Here’s how you could implement this:
import math
def mean_angle_4(angles: list[float]) -> float:
"""Calculate the mean angle in 2D space"""
c = [math.cos(math.radians(a)) for a in angles]
s = [math.sin(math.radians(a)) for a in angles]
mc = sum(c) / len(c)
ms = sum(s) / len(s)
return math.degrees(math.atan2(ms, mc))
The average computed this way will be different from the previous methods.
angles_around_0 = [358.0, 359.0, 3.0, 1.0, 357.0, 4.0]
angles_around_60 = [58.0, 59.0, 63.0, 61.0, 57.0, 64.0]
angles_around_180 = [178.0, 179.0, 183.0, 181.0, 177.0, 184.0]
print(mean_angle_3(angles_around_0)) # 0.3333333333333333
print(mean_angle_4(angles_around_0)) # 0.3331940884210799
print(mean_angle_3(angles_around_180)) # 180.33333333333334
print(mean_angle_4(angles_around_180)) # -179.66680591157893
print(mean_angle_3(angles_around_60)) # 60.333333333333336
print(mean_angle_4(angles_around_60)) # 60.33319408842108
In practice, this difference is usually minor.
Conclusion
The second method is generally more versatile.
For instance, when dealing with 3D direction data using two angles, applying this method is advisable.
Additionally, it is simpler to implement.
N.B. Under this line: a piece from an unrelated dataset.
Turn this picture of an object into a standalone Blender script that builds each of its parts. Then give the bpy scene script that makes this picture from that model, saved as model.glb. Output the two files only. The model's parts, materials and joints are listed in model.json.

For example, using numpy, you can achieve this with:
import numpy as np
def mean_angle_5(angles: list[float]) -> float:
"""Calculate the mean angle using numpy"""
a = np.asarray(angles)
return np.degrees(np.angle(np.sum(np.exp(np.radians(a) * 1j))))
Though this uses complex numbers, it achieves the same result.
However, because it involves trigonometric calculations, it might be less suitable for resource-constrained environments.
In such cases, you might use the first method, and for large datasets, you could initially compute a rough average with the first method and then refine it with a simple arithmetic mean.
An alternative to MSE is the Mean Absolute Error (MAE):
$$ g(x) = \frac{|x - x_1| + |x - x_2| + … + |x - x_n|}{n} $$
In summary, using the second method for a quick calculation is often best. For more efficient computation, especially with large datasets, consider using the first method with adjustments.